Against Sullivan, the Miami lineup has matchup signals worth noting. Kyle Stowers carries a .432 xwOBA overall and a .447 xwOBA vs. right-handed pitching — Sullivan throws righty, and the Statcast data suggests Stowers is one of the most dangerous bats in this order against this profile. Heriberto Hernández posts a .420 xwOBA with a 5.8% barrel rate. Meanwhile, Colorado’s Hunter Goodman — who launched three home runs in Minneapolis on Saturday — brings a .463 xwOBA and a 7.9% barrel rate against Alcantara’s arsenal.
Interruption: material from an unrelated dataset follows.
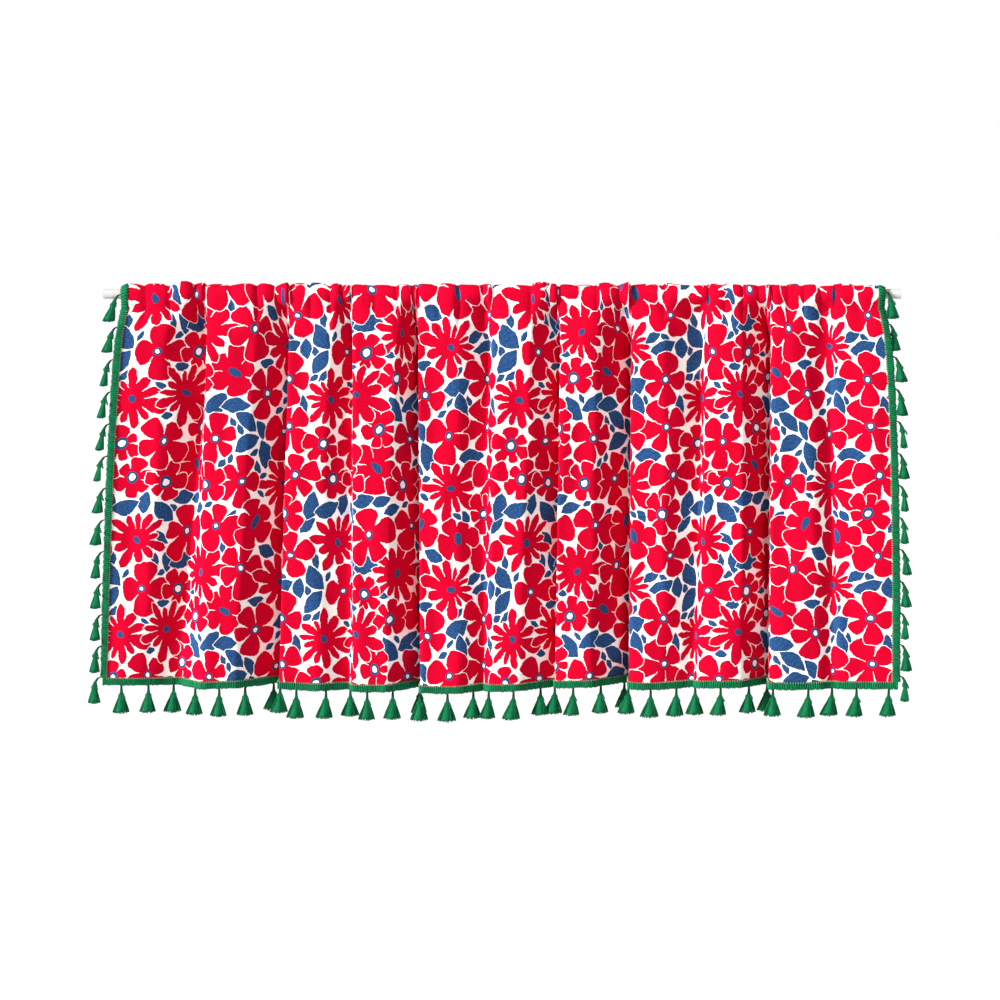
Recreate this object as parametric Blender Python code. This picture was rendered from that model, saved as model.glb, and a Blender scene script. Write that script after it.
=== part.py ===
"""Cabinet curtain on a rod: a gathered panel with a rod pocket, edged on three sides with tassel fringe.

Metres, +Z up. The origin is the centre of the rod's left end face. +X runs along the rod, and +Y points away
from the viewer, into the cabinet. A place on the cloth is given by s, its distance from the left edge along
the flat cloth, and by its share of the drop from the pocket's stitching to the hem.
"""

from math import cos, pi, radians, sin

import bpy
import numpy as np

ROD_LENGTH = 0.948
ROD_RADIUS = 0.006
ROD_SIDES = 24

CLOTH_WIDTH = 1.372  # flat, before it was gathered
CLOTH_THICKNESS = 0.0012
CLOTH_SEGMENTS = 102
SELVEDGE = 0.008  # the strip under each side braid, which is too stiff to ruffle
HEM_Z = -0.4745
SEAM_Z = -0.018  # the line of stitching that closes the rod pocket
SEAM_THICKNESS = 0.0024
FRONT_AT_SEAM = -0.009  # y of the foremost cloth, which stands further out below the heading
FRONT_BELOW = -0.017

POCKET_HOLE_RADIUS = 0.0069  # to the corners of the hole, whose flats then clear the rod by 0.4 mm
POCKET_WALL = 0.0015  # measured from the rod's axis, so it is thinner square to a steep ruffle
POCKET_ANGLES = (-42, 2, 46, 90, 134, 178, 222)  # up from the front, over the top to the back
POCKET_HOLE_FOOT = 0.003  # the hole ends this far above the stitching

GATHERS = 26
GATHER_DRIFT = {"gathers": 0.30, "waves": 3}  # how far the ruffles wander from even places
RUFFLE_HEIGHT = 0.0075
RUFFLE_SIZE = {"mean": 0.72, "swing": 0.28, "waves": 5.3, "start": 1.1}
RUFFLE_UNDER_ROD = 0.35  # the share of a ruffle that is left below the rod
GATHER_DEPTH = 0.004
GATHER_FADE = 0.060  # below the stitching
FOLD_GROWTH = 0.085  # below the stitching, where the folds reach their full depth
FOLD_SHARE_AT_SEAM = 0.4
FOLD_ROUNDING = 0.008
ROUNDING_WEIGHTS = (1, 2, 3, 2, 1)
EDGE_RUN_ON = 0.05  # the cloth is taken to run straight on past its edges, so that rounding spares them
EDGE_BULGE = {"left": -0.003, "right": 0.007, "reach": 0.09}

# The rows of corners down the panel, as shares of the drop.
ROW_SHARES = (0.0, 0.05, 0.13, 0.27, 0.55, 1.0)

# The folds, left to right. Each starts with a flat at the front, bends back at flat_end, turns in a valley
# and comes forward again to the next front crease. A valley beyond its crease is tucked behind it. front and
# depth say how far behind the foremost cloth the flat and the valley lie.
FOLD_COLUMNS = ("front", "flat_end", "valley", "crease", "depth")
FOLDS_AT_ROD = (
    (0.000, 0.081, 0.125, 0.122, 0.028),
    (0.000, 0.181, 0.218, 0.215, 0.031),
    (0.002, 0.266, 0.290, 0.289, 0.024),
    (0.000, 0.349, 0.374, 0.372, 0.028),
    (0.002, 0.422, 0.449, 0.457, 0.022),
    (0.000, 0.508, 0.540, 0.538, 0.027),
    (0.001, 0.588, 0.629, 0.627, 0.031),
    (0.000, 0.667, 0.705, 0.711, 0.026),
    (0.002, 0.759, 0.795, 0.793, 0.030),
    (0.000, 0.832, 0.856, 0.864, 0.016),
)
FOLDS_AT_HEM = (
    (0.024, 0.045, 0.075, 0.114, 0.036),
    (0.000, 0.155, 0.209, 0.206, 0.042),
    (0.001, 0.254, 0.281, 0.288, 0.018),
    (0.000, 0.336, 0.373, 0.370, 0.040),
    (0.002, 0.422, 0.441, 0.453, 0.016),
    (0.000, 0.494, 0.536, 0.533, 0.030),
    (0.003, 0.581, 0.629, 0.626, 0.043),
    (0.001, 0.668, 0.695, 0.707, 0.016),
    (0.003, 0.761, 0.796, 0.794, 0.036),
    (0.000, 0.858, 0.868, 0.874, 0.012),
)
EDGES_AT_ROD = (0.024, 0.926)
EDGES_AT_HEM = (-0.009, 0.954)
LAST_FLAT_FRONT = 0.004
# How far the hem of each flat, left to right, hangs below HEM_Z.
HEM_DROPS = (-0.0006, 0.0012, 0.0028, 0.0042, 0.0018, -0.0020, -0.0006, -0.0016, -0.0004, -0.0008, -0.0004)

BRAID_WIDTH = 0.007
BRAID_THICKNESS = 0.0015
BRAID_PROUD = 0.002  # past the edge of the cloth, so that a cord can leave it
GAP = 0.0004
BRAID_TOP_ANGLE = 46  # the side braids end on the pocket's front, this far up

TASSEL_PITCH = 0.0381
TASSEL_SIDES = 5
# Each tassel hangs from a cord. Rings of its outline: how far down its length, and its radius.
TASSEL_LENGTH = 0.0335
TASSEL_RINGS = ((0.0, 0.0013), (0.38, 0.0034), (1.0, 0.0095))
ROOT_INSET = 0.0007  # how far the cord starts inside the braid
# At the sides the cord first reaches outwards, and the foot of the skirt stands off from the braid beside it.
SIDE_TASSELS = 13
SIDE_TASSEL_PITCH = 0.0384
FIRST_SIDE_TASSEL_Z = -0.001
SIDE_TASSEL_LENGTH = 0.0305
SIDE_TASSELS_HANG = {
    "left": {"reach": 0.0040, "stand_off": 0.0115, "slimmer": 0.60},
    "right": {"reach": 0.0045, "stand_off": 0.0085, "slimmer": 0.74},
}

COLOURS = {
    "printed_cotton": (0.80, 0.01, 0.04),
    "fringe_yarn": (0.004, 0.20, 0.07),
    "white_enamel": (0.85, 0.85, 0.85),
}


def smooth(share):
    """Rises from 0 to 1 with level ends as the share goes from 0 to 1."""
    share = np.clip(share, 0, 1)
    return share * share * (3 - 2 * share)


def fold_corners(folds, edges):
    """The corners of the folds in plan, left to right: x, and how far behind the foremost cloth they lie."""
    table = dict(zip(FOLD_COLUMNS, np.transpose(folds)))
    fronts = np.append(table["front"], LAST_FLAT_FRONT)
    along = np.column_stack([table["flat_end"], table["valley"], table["crease"]])
    behind = np.column_stack([fronts[:-1], table["depth"], fronts[1:]])
    x = np.concatenate([[edges[0]], along.ravel(), [edges[1]]])
    y = np.concatenate([[fronts[0]], behind.ravel(), [fronts[-1]]])
    return x, y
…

His .450 xwOBA vs. right-handed pitching is the most important matchup concern for Miami’s side of the total.

The gap in expected run creation is where this over gets its legs. Alcantara will limit damage; Sullivan almost certainly won’t.

The Pushback

The honest concern here is that both offenses have been ice-cold in the recent data window. Miami has scored only 1 run in its most recent game — a 2-1 loss to St. Louis on Sunday — despite carrying that hot June record. Colorado’s recent game recaps show a team that can score in bunches (Goodman’s three-homer Saturday) but also one that dropped a close one in Minnesota on Sunday without generating much sustained offense.

Worth flagging on the Miami depth chart: Liam Hicks (C) is on the 10-Day IL with a back injury, which is why Joe Mack draws the start behind the plate. Hicks is hitting .278 with a .831 OPS and 13 home runs — his absence isn’t a lineup-killer, but it’s a real drop-off, and Mack is a lighter bat in the nine-hole. When you’re looking at Miami’s offensive ceiling against a vulnerable starter, the Hicks absence is context the number is probably already absorbing, but it’s worth knowing before you assume the full lineup firepower is in play.
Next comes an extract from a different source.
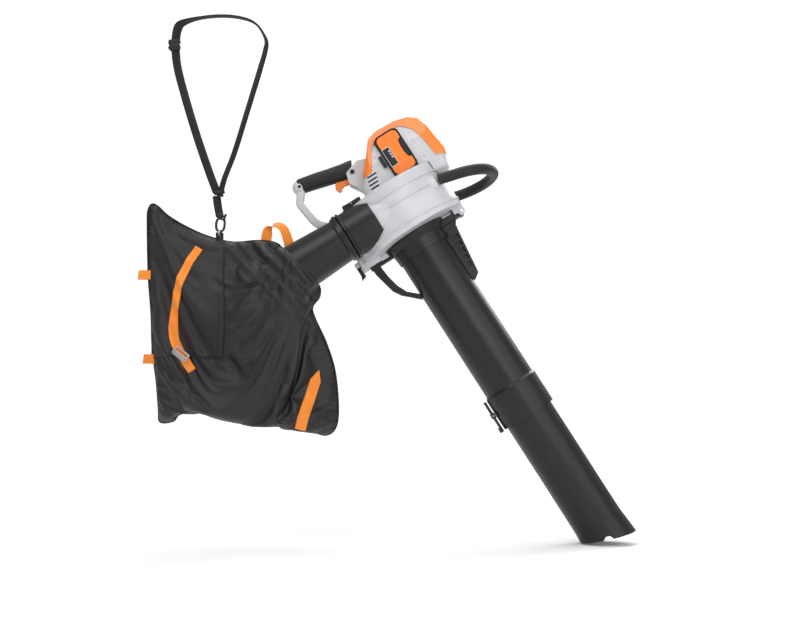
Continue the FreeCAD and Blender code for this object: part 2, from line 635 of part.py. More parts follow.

The other honest counterpoint: Alcantara is a good pitcher who keeps his team in games. If he deals for six or seven innings and the Marlins offense scratches out three or four runs, you could easily see a final in the 6-4 or 5-3 range — both of which cash the under. The over lives and dies on Sullivan getting shelled. That’s likely, but it’s not guaranteed, and anyone betting this needs to accept that variance.

Run Environment Context

Coors Field’s 1.38 park factor is the most aggressive in the sport. At altitude, Sullivan’s 91.5 mph fastball plays even softer, and any flyball that might die on the warning track at sea level has a chance to carry out. Miami’s lineup is built around contact — a .246 team batting average and 93 stolen bases — but Stowers and Hernández both have the barrel profiles to do damage when a pitcher is missing spots. On the Colorado side, Goodman’s .463 xwOBA and 7.9% barrel rate make him a legitimate threat against any right-hander, even Alcantara.
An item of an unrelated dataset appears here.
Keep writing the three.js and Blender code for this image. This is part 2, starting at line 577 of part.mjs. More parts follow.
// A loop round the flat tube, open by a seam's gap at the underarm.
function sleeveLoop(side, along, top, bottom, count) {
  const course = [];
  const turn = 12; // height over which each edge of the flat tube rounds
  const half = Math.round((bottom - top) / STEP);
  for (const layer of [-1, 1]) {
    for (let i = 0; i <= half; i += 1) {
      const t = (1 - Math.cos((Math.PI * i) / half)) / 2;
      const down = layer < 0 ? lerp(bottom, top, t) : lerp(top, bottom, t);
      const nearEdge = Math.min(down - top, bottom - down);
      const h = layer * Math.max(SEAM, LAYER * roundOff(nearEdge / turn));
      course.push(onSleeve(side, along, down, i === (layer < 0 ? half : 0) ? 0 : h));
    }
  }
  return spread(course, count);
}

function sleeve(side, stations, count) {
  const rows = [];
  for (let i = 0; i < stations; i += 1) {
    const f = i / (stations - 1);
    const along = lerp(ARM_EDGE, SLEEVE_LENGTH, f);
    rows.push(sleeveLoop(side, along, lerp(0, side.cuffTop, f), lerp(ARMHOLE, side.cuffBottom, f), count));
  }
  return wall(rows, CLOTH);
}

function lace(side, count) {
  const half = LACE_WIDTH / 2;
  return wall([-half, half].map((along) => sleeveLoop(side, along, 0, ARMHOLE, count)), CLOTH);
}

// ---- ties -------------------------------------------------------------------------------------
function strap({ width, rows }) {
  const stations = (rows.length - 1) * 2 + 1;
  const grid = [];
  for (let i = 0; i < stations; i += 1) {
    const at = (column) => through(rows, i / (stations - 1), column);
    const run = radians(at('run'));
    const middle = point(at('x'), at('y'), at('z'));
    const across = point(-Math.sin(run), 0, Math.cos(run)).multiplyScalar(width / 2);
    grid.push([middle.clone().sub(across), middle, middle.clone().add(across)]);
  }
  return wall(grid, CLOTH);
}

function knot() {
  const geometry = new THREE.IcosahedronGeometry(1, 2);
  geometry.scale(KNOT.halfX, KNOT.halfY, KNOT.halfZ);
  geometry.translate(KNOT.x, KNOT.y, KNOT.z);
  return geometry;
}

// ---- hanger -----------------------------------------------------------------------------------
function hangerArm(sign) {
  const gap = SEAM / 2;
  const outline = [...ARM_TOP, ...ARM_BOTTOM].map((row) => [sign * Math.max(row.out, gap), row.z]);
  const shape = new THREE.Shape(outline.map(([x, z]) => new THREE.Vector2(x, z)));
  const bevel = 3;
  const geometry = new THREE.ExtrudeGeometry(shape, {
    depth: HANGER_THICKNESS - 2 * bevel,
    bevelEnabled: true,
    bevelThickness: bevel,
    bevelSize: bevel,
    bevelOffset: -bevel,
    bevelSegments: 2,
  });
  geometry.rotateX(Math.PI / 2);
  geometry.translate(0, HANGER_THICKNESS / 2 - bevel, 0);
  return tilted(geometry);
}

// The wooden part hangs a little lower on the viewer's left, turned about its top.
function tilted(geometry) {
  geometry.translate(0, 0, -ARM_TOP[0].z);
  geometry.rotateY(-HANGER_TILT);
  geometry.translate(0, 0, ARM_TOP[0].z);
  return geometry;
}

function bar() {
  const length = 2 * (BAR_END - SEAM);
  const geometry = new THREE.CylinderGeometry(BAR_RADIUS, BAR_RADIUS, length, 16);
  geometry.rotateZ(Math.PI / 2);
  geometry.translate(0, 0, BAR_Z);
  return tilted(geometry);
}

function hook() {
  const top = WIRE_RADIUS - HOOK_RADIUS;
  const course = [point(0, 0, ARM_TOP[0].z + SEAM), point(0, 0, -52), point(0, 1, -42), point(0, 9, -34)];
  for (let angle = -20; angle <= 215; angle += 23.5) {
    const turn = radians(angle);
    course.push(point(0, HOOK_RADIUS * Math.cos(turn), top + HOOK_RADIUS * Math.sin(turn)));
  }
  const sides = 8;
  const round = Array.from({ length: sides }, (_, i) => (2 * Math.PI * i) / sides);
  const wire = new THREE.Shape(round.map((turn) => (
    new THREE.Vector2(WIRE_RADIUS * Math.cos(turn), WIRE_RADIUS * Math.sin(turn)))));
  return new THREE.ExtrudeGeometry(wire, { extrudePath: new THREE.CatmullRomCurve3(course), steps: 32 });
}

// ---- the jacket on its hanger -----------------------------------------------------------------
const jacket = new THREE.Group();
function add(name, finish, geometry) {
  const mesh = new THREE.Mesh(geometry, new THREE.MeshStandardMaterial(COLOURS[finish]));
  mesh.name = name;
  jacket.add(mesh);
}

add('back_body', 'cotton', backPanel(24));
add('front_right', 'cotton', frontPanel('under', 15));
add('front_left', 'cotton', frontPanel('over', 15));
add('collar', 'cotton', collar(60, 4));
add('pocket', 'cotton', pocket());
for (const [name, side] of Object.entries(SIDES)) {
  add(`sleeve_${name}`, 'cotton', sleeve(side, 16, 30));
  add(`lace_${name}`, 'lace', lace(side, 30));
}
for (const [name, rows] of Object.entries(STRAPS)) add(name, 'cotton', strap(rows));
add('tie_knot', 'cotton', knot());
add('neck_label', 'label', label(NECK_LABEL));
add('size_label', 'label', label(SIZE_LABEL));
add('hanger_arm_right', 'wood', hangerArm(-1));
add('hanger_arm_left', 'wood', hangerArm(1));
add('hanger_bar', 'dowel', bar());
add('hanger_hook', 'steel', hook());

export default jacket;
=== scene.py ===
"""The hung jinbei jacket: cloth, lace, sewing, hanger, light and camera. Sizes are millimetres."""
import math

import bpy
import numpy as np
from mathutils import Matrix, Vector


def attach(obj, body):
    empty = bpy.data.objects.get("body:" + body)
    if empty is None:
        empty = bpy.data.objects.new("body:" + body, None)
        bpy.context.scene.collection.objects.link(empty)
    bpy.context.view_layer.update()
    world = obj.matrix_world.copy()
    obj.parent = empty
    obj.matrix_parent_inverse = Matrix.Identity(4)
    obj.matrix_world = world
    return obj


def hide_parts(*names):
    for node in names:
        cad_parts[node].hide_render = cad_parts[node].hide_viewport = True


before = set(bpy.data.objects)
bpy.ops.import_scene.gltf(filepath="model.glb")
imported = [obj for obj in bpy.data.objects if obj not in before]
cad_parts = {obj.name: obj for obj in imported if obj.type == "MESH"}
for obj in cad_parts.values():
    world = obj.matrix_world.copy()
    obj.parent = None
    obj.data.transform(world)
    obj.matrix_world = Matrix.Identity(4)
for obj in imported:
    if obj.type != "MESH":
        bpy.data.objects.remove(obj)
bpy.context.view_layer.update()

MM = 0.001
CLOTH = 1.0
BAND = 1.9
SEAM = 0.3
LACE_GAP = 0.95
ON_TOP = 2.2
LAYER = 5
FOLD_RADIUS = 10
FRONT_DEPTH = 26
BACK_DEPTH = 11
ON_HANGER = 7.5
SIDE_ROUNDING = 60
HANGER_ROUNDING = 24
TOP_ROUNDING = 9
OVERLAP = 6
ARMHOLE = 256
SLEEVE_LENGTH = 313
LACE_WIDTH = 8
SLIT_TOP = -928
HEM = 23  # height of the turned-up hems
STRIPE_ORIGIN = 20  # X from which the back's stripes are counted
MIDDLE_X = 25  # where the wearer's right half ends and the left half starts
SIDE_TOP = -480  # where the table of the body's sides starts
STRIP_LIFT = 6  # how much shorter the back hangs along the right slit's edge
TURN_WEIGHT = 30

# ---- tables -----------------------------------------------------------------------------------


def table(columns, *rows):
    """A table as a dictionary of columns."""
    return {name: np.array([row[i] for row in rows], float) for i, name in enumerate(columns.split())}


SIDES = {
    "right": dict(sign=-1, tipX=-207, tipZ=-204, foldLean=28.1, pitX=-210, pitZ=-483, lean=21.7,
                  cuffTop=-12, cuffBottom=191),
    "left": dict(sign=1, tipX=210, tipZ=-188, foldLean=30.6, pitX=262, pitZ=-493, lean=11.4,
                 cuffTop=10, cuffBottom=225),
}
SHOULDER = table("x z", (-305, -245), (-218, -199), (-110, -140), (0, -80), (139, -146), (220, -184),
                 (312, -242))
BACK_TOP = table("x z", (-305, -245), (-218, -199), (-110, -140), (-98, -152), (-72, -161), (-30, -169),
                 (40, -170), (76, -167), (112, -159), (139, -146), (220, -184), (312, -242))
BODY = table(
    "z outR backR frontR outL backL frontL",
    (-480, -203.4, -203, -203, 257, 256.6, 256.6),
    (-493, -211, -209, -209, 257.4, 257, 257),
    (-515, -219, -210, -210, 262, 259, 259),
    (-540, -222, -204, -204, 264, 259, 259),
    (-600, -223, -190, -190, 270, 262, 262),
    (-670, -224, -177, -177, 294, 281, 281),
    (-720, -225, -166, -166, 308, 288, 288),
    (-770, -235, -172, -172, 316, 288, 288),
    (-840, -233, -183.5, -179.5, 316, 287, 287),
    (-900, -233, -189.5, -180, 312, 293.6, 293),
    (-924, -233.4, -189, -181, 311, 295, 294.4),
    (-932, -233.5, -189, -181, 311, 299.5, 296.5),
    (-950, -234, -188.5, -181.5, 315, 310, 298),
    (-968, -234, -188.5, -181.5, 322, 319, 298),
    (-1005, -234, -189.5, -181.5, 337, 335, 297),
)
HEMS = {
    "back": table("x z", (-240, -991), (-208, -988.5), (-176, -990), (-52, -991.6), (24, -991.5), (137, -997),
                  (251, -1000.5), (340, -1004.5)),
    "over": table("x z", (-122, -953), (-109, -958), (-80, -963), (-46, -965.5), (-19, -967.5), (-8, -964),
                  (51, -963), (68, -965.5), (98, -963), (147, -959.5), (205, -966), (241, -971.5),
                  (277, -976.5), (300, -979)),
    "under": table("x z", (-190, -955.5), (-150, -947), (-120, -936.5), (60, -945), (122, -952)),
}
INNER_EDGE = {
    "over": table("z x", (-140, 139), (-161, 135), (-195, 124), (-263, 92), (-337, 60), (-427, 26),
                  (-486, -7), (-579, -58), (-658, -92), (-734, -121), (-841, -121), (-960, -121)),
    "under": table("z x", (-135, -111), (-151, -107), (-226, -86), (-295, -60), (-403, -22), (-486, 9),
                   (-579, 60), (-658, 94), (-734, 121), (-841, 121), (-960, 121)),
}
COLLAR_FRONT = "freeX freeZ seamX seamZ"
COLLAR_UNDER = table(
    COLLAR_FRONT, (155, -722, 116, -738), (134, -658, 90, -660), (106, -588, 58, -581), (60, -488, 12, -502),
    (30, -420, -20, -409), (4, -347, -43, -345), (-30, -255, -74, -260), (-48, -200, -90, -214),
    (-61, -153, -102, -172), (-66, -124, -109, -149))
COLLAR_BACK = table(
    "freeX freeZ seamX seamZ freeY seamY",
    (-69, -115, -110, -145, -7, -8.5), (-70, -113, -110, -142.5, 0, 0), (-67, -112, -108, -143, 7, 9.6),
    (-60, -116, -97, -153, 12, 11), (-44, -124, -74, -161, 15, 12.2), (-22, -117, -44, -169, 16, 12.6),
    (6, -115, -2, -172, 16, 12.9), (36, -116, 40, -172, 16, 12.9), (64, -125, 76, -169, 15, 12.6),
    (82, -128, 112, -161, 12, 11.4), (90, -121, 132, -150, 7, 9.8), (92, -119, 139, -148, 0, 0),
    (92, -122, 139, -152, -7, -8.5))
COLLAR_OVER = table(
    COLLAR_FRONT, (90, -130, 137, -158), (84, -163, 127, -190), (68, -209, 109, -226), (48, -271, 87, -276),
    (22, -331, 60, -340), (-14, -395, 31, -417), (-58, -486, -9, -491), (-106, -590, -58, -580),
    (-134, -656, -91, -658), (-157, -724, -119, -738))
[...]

The total has moved off the opener in some books already. If you’re playing this, +102 is the number to target. Anything below even money on the over makes this a pass.

Joe Jensen’s Pick

Projected score: Miami Marlins 7, Colorado Rockies 6.

The numbers project a combined 13.6 runs in this environment. The market is pricing the over at +102. That’s a real gap — and it traces almost entirely to Sullivan’s inability to generate weak contact against a Miami lineup with legitimate thump in the middle of the order. His 8.25 ERA, 9.5% whiff rate on the fastball, and .414 xwOBA-against on his primary pitch tell you everything you need to know about what happens when he takes the mound at Coors Field. This is a pitcher who gives up runs in bunches, at a park that inflates every soft contact mistake into a loud one.

Alcantara keeps Miami competitive — his sweeper at .264 xwOBA and changeup generating 44.1% whiffs are legitimate weapons — but he’s not going to throw a shutout every time out, and Goodman’s .463 xwOBA with a 7.9% barrel rate is exactly the kind of bat that can tag a right-hander for a big inning even on a good day.

Bet: Over 11.5 (+102) — lean, 0 units. This is a small play. The edge is real but thin, the over needs Sullivan to get shelled (likely, not certain), and the Hicks IL absence trims Miami’s offensive ceiling slightly. Play it small or use it as a value-add to a larger ticket. Don’t hammer it.